Her work chronicling Irving's career began shortly before his death, when their home, set idyllically in the hills south of Half Moon Bay, to which they had moved in 1962, burned to the ground in 1988. The fire took 50 years of papers, drawings and paintings that were not stored elsewhere.
"All burned except our pajamas," recalled Hela, who believes that the loss contributed to her husband's death just a year later.
She undertook the work of piecing it all back together, drawing on newspapers, museums and friends for clippings of reviews. After Irving's death, she also rebuilt the house. In time, she began circulating word of the Norman collection to museums, seeking to preserve his work and bring it to the world's attention. Such a letter came to Dr. Steven Nash, chief curator of the Fine Arts Museums of San Francisco, in the summer of 1995. Nash and Junker accompanied Mrs. Norman to a South Bay self-storage locker to view the paintings, some of which were so large that they could not be leaned against the locker's wall. What they saw astounded them.
"There was a sense of, `How could he have slipped into obscurity?' " said Junker. "There was no question we wanted to do a show."
Junker believes that the de Young show will be a bellwether in the art world.
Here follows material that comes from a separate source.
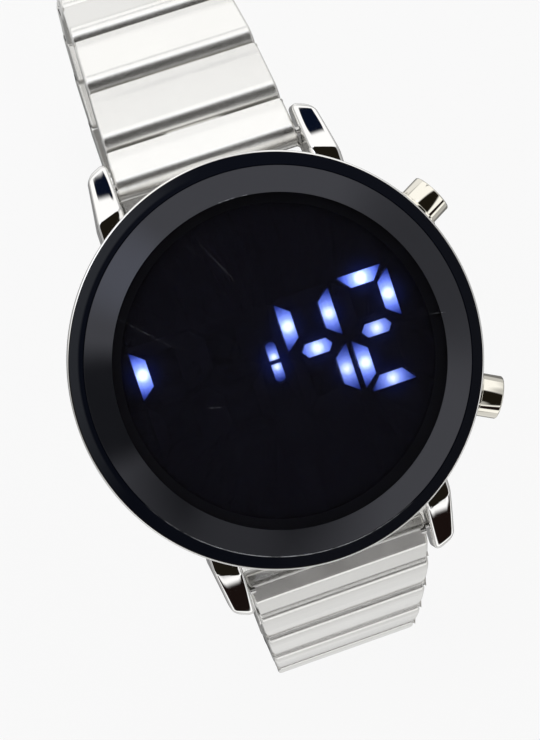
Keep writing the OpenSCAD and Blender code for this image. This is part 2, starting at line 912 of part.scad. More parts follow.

So does Hela Norman. She tends thriving flower gardens and blooming vines, enjoys part-time work at Coastside Books, and decorates her pleasant home with her husband's paintings, of which she is the steward. She remembers his death _ she heard the sound as he fell in his studio where he was painting a tribute to Beethoven, but, unwilling to disturb his work, did not investigate at once. In the following months, she had a recurring dream of that last painting, all in white tones. One night she dreamed of Irving, standing outside, also all in white, as if he'd just left the house. After that, the dream vanished.
"I woke up comforted," she said. "It resolved itself."
So, aparently, has her husband's standing in the art world.
"He'd love it," she said of the de Young showing. "He'd say, it should have happened long ago. He was totally secure in that knowledge."